# [MySQL] Datensicherheit / Datenschutz fürs Internet



## Snodri (6. Mai 2005)

Wie kann ich die MySQL Datenbank im Internet schützen so dass
a) trotzdem der Inhalt auf der Internetseite angezeigt wird
b) mir keine die DB verändern kann
c) keiner die Benutzer & Passwort auslesen kann

Danke.


----------



## cromox (6. Mai 2005)

Auf die DB kannst du nur mit einem User und dazugehörigem PW zugreifen, dein einziges Problem wird sein, wie die Scripte geschrieben sind, die auf die DB zugreifen, in denen auch User und PW stehen. An diesen Scripten musst du arbeiten und Sie so schreiben, dass sie nicht zur zerstörung oder Veränderung der DB beitragen.

MySQL selbst besitzt ja eine eigene Benutzerverwaltung, wenn du da nicht drinne stehst, kannst du an der DB auch nix machen.


----------



## Snodri (6. Mai 2005)

@cromox
aber wenn man rausbekommt, in welchem Verzeichnis die db ist - und offen - kann jeder alles ändern bzw. passwörter benutzen / ändern. Da nutzt dann auch keine Nutzerverwaltung.

Hier liegt mein Problem !


----------



## cromox (6. Mai 2005)

Hats du mehrere SSH User oder User direkt auf dem System? Ansonsten kommt man nicht an die Dateien, außer Sie liegen in einem Ordner, der vom www oder Intranet erreichbar ist.


----------



## Snodri (6. Mai 2005)

Struktur
- webseite alt
- cms-system
 Unterverzeichnis mysql db
- webseite neu


----------



## cromox (6. Mai 2005)

wie du hast deine Tabellendateien vom WWW aus sichtbar? 

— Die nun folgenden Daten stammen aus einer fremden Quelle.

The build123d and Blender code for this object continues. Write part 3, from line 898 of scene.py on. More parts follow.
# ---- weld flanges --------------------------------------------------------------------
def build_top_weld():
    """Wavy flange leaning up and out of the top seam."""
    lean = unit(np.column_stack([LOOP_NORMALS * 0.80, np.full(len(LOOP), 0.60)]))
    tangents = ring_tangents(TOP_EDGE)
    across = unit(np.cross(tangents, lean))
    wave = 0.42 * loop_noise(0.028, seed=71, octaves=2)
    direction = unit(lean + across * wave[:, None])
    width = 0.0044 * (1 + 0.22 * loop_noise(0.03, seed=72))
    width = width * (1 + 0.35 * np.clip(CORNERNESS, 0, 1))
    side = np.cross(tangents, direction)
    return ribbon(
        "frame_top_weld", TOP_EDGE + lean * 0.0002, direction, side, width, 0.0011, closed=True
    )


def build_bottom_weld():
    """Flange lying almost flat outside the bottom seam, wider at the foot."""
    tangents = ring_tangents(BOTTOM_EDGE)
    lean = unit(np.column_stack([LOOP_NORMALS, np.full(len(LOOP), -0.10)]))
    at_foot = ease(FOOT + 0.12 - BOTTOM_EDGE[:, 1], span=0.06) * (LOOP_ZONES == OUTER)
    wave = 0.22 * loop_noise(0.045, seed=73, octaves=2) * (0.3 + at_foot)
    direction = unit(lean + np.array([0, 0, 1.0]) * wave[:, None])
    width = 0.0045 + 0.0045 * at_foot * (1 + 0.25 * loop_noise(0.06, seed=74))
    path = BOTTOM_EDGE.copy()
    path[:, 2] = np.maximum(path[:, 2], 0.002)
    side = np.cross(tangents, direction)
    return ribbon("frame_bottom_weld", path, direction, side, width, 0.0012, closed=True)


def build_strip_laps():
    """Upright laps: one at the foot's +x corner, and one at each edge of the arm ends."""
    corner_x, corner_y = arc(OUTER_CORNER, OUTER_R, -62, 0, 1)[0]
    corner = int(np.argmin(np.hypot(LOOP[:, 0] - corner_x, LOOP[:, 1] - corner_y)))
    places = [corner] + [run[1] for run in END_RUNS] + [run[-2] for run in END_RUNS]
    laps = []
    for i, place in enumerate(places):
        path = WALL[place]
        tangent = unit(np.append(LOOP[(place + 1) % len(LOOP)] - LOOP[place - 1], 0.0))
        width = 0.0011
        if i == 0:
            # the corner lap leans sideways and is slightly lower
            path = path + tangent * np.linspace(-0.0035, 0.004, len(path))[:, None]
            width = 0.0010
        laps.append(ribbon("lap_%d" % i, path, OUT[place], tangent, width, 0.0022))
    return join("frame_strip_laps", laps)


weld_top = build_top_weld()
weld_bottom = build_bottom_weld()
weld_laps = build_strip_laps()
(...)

Unsecure, aber sowas von. Du kannst den Speicherpfad der DB Dateien doch in der my.cnf ändern, dass würde ich schnellstmöglich tun, damit nur noch User diese Dateien sehen können, die auch einen richtigen Useraccount auf dem System haben


----------



## Snodri (9. Mai 2005)

@cromox
Der Schmarrn ist nicht auf meinem Mist gewachsen. Das war ein "Profi" der die neuen Seiten macht. Hatte das Verzeichnis schon mal per htaccess geschützt ... er hat es wieder geöffnet. War daraufhin ganz schön 

Würde es gern so gestalten:
Webspace
- Statistikbereich
- Verzeichnis "Internet"
 Unterverzeichnis Homepage
- Datenbank

wobei nur das Verzeichnis "Internet" geöffnet ist. So besser ? 

Danke. Snodri


----------